Labour will raise the alarm over a dramatic decline in actions taken by a North-East based vetting agency, set up to prevent a repeat of the Soham murders.
Official figures show the Disclosure and Barring Service (DBS) – at Morton Palms, Darlington – barred almost 14,000 people in 2011, after convictions or police intelligence.
But that figure plummeted to just 3,151 last year – a drop of 77 per cent in just two years.
Yvette Cooper, Labour’s Shadow Home Secretary, said the steep drop was mainly the result of controversial changes, in 2012, which had scaled back automatic barring.
And she warned: “This massive drop in the number of people being barred from working with children - at the same time as reported child sex offences are rising - is deeply troubling.
“Theresa May [the Home Secretary] was warned repeatedly that the new legislation left major loopholes in the system. This evidence shows those warnings were right.”

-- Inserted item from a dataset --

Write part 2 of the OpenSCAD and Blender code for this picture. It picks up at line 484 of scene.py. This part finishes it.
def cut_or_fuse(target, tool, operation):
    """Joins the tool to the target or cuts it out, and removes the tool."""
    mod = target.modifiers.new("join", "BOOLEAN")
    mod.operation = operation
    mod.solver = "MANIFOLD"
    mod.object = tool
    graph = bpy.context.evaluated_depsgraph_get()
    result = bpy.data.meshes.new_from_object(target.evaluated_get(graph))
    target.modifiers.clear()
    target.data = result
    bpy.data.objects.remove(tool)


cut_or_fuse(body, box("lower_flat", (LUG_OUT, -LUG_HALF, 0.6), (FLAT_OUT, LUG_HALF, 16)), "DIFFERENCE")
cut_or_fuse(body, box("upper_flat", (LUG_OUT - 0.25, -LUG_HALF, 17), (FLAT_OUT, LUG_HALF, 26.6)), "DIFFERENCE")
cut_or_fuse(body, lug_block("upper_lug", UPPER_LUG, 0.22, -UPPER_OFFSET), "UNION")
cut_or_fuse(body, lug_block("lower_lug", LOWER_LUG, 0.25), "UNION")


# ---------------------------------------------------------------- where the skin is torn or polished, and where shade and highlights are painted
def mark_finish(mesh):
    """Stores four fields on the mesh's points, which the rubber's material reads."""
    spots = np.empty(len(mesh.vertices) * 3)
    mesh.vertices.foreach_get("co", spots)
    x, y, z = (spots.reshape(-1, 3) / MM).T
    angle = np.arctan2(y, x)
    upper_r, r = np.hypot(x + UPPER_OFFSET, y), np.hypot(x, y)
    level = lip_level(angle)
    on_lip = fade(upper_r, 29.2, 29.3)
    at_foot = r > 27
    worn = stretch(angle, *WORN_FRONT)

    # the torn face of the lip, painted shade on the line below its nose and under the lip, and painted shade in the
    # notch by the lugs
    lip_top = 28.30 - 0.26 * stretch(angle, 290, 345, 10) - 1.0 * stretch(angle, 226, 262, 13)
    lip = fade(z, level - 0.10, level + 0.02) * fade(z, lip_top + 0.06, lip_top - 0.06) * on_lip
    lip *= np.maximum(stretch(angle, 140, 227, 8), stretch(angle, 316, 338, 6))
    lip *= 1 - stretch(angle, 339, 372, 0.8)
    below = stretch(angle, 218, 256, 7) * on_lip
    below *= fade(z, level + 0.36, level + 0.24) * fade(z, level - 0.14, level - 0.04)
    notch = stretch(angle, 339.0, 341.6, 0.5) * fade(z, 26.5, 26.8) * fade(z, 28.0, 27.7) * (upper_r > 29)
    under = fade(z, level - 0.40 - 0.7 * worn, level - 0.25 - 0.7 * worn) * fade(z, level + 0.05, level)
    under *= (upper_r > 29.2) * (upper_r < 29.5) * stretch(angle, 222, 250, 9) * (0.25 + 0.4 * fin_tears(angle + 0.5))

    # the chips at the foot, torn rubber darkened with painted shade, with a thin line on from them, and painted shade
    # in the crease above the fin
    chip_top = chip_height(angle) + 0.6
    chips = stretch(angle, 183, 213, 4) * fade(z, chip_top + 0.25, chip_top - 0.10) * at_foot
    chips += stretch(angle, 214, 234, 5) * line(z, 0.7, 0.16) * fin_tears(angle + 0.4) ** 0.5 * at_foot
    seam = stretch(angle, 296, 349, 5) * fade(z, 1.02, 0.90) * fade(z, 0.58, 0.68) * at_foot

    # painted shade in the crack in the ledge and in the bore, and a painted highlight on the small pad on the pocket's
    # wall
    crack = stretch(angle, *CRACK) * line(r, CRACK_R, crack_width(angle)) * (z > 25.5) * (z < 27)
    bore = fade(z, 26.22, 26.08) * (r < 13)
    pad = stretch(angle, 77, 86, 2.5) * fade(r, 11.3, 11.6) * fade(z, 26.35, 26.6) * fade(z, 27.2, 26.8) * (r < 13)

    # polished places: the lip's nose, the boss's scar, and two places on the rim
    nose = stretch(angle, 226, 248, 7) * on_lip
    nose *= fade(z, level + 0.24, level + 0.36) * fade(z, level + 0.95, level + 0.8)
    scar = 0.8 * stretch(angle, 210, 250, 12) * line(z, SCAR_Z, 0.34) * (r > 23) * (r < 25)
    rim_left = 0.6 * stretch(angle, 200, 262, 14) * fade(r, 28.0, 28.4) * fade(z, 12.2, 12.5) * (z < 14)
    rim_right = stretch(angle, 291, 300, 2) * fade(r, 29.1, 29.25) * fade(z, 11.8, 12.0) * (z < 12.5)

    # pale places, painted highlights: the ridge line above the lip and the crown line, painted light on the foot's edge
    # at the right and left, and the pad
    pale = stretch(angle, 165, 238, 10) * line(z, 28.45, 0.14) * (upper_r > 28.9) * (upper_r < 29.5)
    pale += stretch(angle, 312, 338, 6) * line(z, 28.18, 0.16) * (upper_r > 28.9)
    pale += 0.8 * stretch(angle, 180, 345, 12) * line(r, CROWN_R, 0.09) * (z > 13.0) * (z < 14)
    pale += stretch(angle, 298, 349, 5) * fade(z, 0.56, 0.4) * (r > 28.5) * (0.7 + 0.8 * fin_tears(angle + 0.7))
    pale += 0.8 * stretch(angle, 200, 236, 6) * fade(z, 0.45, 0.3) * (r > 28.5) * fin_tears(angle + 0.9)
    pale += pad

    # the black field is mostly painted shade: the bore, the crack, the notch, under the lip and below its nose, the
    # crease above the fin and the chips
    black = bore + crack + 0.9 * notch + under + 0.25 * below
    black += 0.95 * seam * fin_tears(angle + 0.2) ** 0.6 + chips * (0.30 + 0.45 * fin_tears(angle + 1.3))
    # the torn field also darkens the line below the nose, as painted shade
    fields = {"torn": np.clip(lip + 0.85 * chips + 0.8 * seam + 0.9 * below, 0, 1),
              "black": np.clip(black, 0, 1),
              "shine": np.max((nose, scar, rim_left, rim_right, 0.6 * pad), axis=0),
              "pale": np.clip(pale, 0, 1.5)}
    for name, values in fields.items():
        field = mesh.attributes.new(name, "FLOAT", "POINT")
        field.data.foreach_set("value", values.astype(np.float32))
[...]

Labour said the figures showed big falls in both types of barring:
* After sexual offences were committed against children – from 12,360 in 2011 to 5,758 in 2012 and to 2,800 in 2013.
* As a result of intelligence sharing - from 1,542 in 2011 to 471 in 2012 and to 351 in 2013.
Ms Cooper said the first fall followed the decision to automatically bar only people employed in a school or nursery, or with overall responsibility in a youth group or sports club.
That meant volunteers in sport, reading or drama, who are supervised, can escape action by the DBS - even if they have convictions.
Furthermore, most offenders are not added to the barred list until after they have had a chance to make representations – instead of being required to appeal afterwards.
However, there was also a big drop in barrings after intelligence sharing which, Ms Cooper said, suggested fewer investigations by the DBS and local police forces.
She added: “We need some very rapid answers from the Home Office about why these figures have dropped so much and whether they believe the child protection system is strong enough.”
The Northern Echo asked the Home Office for a response to the statistics, obtained under the Freedom of Information Act, but none was provided.
In December 2011, the proposed changes came under fire from Lord Bichard, who led the inquiry into the 2002 Soham murders of ten-year-olds Holly Wells and Jessica Chapman, by Ian Huntley.
The former top civil servant suggested supervision of “extremely manipulative” people would fail to prevent “the likes of Ian Huntley from perpetrating their evil”.
However, Ms May argued for putting a greater burden of responsibility on employers to decide whether somebody should be able to work with children.